Quote the data below in full, please, without altering anything.

━━ DATA SHOWN ━━

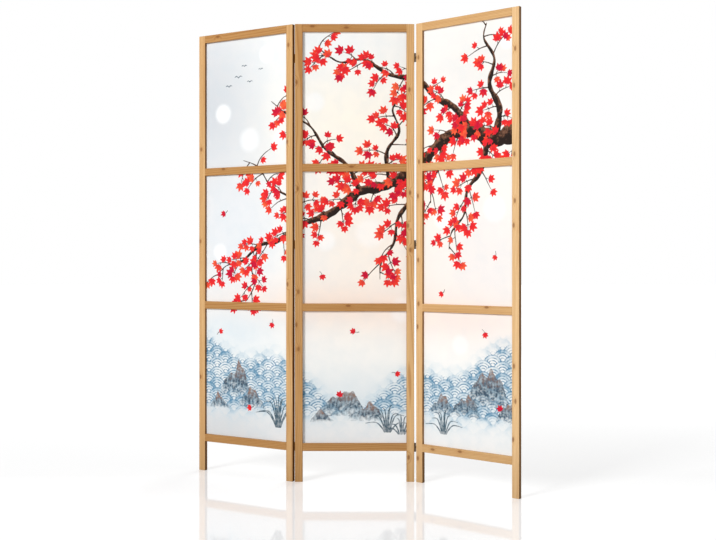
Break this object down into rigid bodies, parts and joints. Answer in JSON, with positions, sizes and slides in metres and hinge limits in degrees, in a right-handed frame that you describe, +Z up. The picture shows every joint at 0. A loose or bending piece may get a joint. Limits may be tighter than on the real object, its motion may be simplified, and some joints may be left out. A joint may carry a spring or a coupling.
{
  "type": "folding screen",
  "caption": "Three-panel folding screen: pine frames on legs, printed cloth sheets held by strips in rear rabbets, butt hinges that fold the panels in a zigzag.",
  "frame": {"origin": "on the floor, under the middle of the whole screen's box, with the panels set in a zigzag", "axes": "+Z up, +X to the right of someone who looks at the printed side, +Y away from them; the middle panel lies along X and faces -Y"},
  "size_m": [1.1944, 0.5334, 1.71],
  "materials": {
    "frame_wood": "satin clear lacquer",
    "strip_wood": "planed, unfinished",
    "dowel_wood": "turned, unfinished",
    "printed_cloth": "matte, inkjet printed on one side",
    "hinge_steel": "dark bronze plated",
    "pin_steel": "dark bronze plated",
    "screw_steel": "dark bronze plated",
    "brad_steel": "bright wire"
  },
  "bodies": {
    "middle_panel": {"middle_panel_left_stile": "frame_wood", "middle_panel_right_stile": "frame_wood", "middle_panel_bottom_rail": "frame_wood", "middle_panel_lower_rail": "frame_wood", "middle_panel_upper_rail": "frame_wood", "middle_panel_top_rail": "frame_wood", "middle_panel_bottom_sheet": "printed_cloth", "middle_panel_centre_sheet": "printed_cloth", "middle_panel_top_sheet": "printed_cloth", "middle_panel_sheet_strips": "strip_wood", "middle_panel_dowels": "dowel_wood", "middle_panel_brads": "brad_steel", "left_joint_bottom_hinge_fixed_leaf": "hinge_steel", "left_joint_bottom_hinge_pin": "pin_steel", "left_joint_centre_hinge_fixed_leaf": "hinge_steel", "left_joint_centre_hinge_pin": "pin_steel", "left_joint_top_hinge_fixed_leaf": "hinge_steel", "left_joint_top_hinge_pin": "pin_steel", "left_joint_fixed_screws": "screw_steel", "right_joint_bottom_hinge_fixed_leaf": "hinge_steel", "right_joint_bottom_hinge_pin": "pin_steel", "right_joint_centre_hinge_fixed_leaf": "hinge_steel", "right_joint_centre_hinge_pin": "pin_steel", "right_joint_top_hinge_fixed_leaf": "hinge_steel", "right_joint_top_hinge_pin": "pin_steel", "right_joint_fixed_screws": "screw_steel"},
    "left_panel": {"left_panel_left_stile": "frame_wood", "left_panel_right_stile": "frame_wood", "left_panel_bottom_rail": "frame_wood", "left_panel_lower_rail": "frame_wood", "left_panel_upper_rail": "frame_wood", "left_panel_top_rail": "frame_wood", "left_panel_bottom_sheet": "printed_cloth", "left_panel_centre_sheet": "printed_cloth", "left_panel_top_sheet": "printed_cloth", "left_panel_sheet_strips": "strip_wood", "left_panel_dowels": "dowel_wood", "left_panel_brads": "brad_steel", "left_joint_bottom_hinge_swing_leaf": "hinge_steel", "left_joint_centre_hinge_swing_leaf": "hinge_steel", "left_joint_top_hinge_swing_leaf": "hinge_steel", "left_joint_swing_screws": "screw_steel"},
    "right_panel": {"right_panel_left_stile": "frame_wood", "right_panel_right_stile": "frame_wood", "right_panel_bottom_rail": "frame_wood", "right_panel_lower_rail": "frame_wood", "right_panel_upper_rail": "frame_wood", "right_panel_top_rail": "frame_wood", "right_panel_bottom_sheet": "printed_cloth", "right_panel_centre_sheet": "printed_cloth", "right_panel_top_sheet": "printed_cloth", "right_panel_sheet_strips": "strip_wood", "right_panel_dowels": "dowel_wood", "right_panel_brads": "brad_steel", "right_joint_bottom_hinge_swing_leaf": "hinge_steel", "right_joint_centre_hinge_swing_leaf": "hinge_steel", "right_joint_top_hinge_swing_leaf": "hinge_steel", "right_joint_swing_screws": "screw_steel"}
  },
  "joints": [
    {"name": "left_panel_fold", "type": "hinge", "parent": "middle_panel", "child": "left_panel", "pos_m": [-0.20641, 0.03899, 0.855], "axis": [0, 0, 1], "range_deg": [-149, 31]},
    {"name": "right_panel_fold", "type": "hinge", "parent": "middle_panel", "child": "right_panel", "pos_m": [0.24274, 0.01999, 0.855], "axis": [0, 0, 1], "range_deg": [-140, 52]}
  ]
}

━━━

THE RESPONSE:
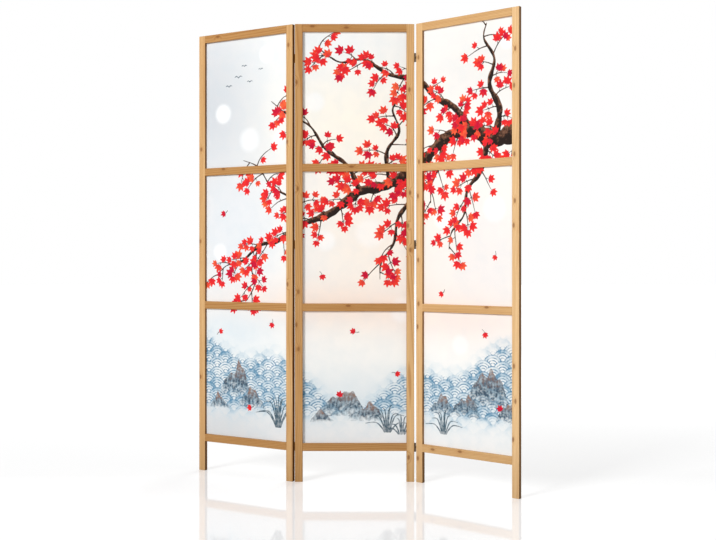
Break this object down into rigid bodies, parts and joints. Answer in JSON, with positions, sizes and slides in metres and hinge limits in degrees, in a right-handed frame that you describe, +Z up. The picture shows every joint at 0. A loose or bending piece may get a joint. Limits may be tighter than on the real object, its motion may be simplified, and some joints may be left out. A joint may carry a spring or a coupling.
{
  "type": "folding screen",
  "caption": "Three-panel folding screen: pine frames on legs, printed cloth sheets held by strips in rear rabbets, butt hinges that fold the panels in a zigzag.",
  "frame": {"origin": "on the floor, under the middle of the whole screen's box, with the panels set in a zigzag", "axes": "+Z up, +X to the right of someone who looks at the printed side, +Y away from them; the middle panel lies along X and faces -Y"},
  "size_m": [1.1944, 0.5334, 1.71],
  "materials": {
    "frame_wood": "satin clear lacquer",
    "strip_wood": "planed, unfinished",
    "dowel_wood": "turned, unfinished",
    "printed_cloth": "matte, inkjet printed on one side",
    "hinge_steel": "dark bronze plated",
    "pin_steel": "dark bronze plated",
    "screw_steel": "dark bronze plated",
    "brad_steel": "bright wire"
  },
  "bodies": {
    "middle_panel": {"middle_panel_left_stile": "frame_wood", "middle_panel_right_stile": "frame_wood", "middle_panel_bottom_rail": "frame_wood", "middle_panel_lower_rail": "frame_wood", "middle_panel_upper_rail": "frame_wood", "middle_panel_top_rail": "frame_wood", "middle_panel_bottom_sheet": "printed_cloth", "middle_panel_centre_sheet": "printed_cloth", "middle_panel_top_sheet": "printed_cloth", "middle_panel_sheet_strips": "strip_wood", "middle_panel_dowels": "dowel_wood", "middle_panel_brads": "brad_steel", "left_joint_bottom_hinge_fixed_leaf": "hinge_steel", "left_joint_bottom_hinge_pin": "pin_steel", "left_joint_centre_hinge_fixed_leaf": "hinge_steel", "left_joint_centre_hinge_pin": "pin_steel", "left_joint_top_hinge_fixed_leaf": "hinge_steel", "left_joint_top_hinge_pin": "pin_steel", "left_joint_fixed_screws": "screw_steel", "right_joint_bottom_hinge_fixed_leaf": "hinge_steel", "right_joint_bottom_hinge_pin": "pin_steel", "right_joint_centre_hinge_fixed_leaf": "hinge_steel", "right_joint_centre_hinge_pin": "pin_steel", "right_joint_top_hinge_fixed_leaf": "hinge_steel", "right_joint_top_hinge_pin": "pin_steel", "right_joint_fixed_screws": "screw_steel"},
    "left_panel": {"left_panel_left_stile": "frame_wood", "left_panel_right_stile": "frame_wood", "left_panel_bottom_rail": "frame_wood", "left_panel_lower_rail": "frame_wood", "left_panel_upper_rail": "frame_wood", "left_panel_top_rail": "frame_wood", "left_panel_bottom_sheet": "printed_cloth", "left_panel_centre_sheet": "printed_cloth", "left_panel_top_sheet": "printed_cloth", "left_panel_sheet_strips": "strip_wood", "left_panel_dowels": "dowel_wood", "left_panel_brads": "brad_steel", "left_joint_bottom_hinge_swing_leaf": "hinge_steel", "left_joint_centre_hinge_swing_leaf": "hinge_steel", "left_joint_top_hinge_swing_leaf": "hinge_steel", "left_joint_swing_screws": "screw_steel"},
    "right_panel": {"right_panel_left_stile": "frame_wood", "right_panel_right_stile": "frame_wood", "right_panel_bottom_rail": "frame_wood", "right_panel_lower_rail": "frame_wood", "right_panel_upper_rail": "frame_wood", "right_panel_top_rail": "frame_wood", "right_panel_bottom_sheet": "printed_cloth", "right_panel_centre_sheet": "printed_cloth", "right_panel_top_sheet": "printed_cloth", "right_panel_sheet_strips": "strip_wood", "right_panel_dowels": "dowel_wood", "right_panel_brads": "brad_steel", "right_joint_bottom_hinge_swing_leaf": "hinge_steel", "right_joint_centre_hinge_swing_leaf": "hinge_steel", "right_joint_top_hinge_swing_leaf": "hinge_steel", "right_joint_swing_screws": "screw_steel"}
  },
  "joints": [
    {"name": "left_panel_fold", "type": "hinge", "parent": "middle_panel", "child": "left_panel", "pos_m": [-0.20641, 0.03899, 0.855], "axis": [0, 0, 1], "range_deg": [-149, 31]},
    {"name": "right_panel_fold", "type": "hinge", "parent": "middle_panel", "child": "right_panel", "pos_m": [0.24274, 0.01999, 0.855], "axis": [0, 0, 1], "range_deg": [-140, 52]}
  ]
}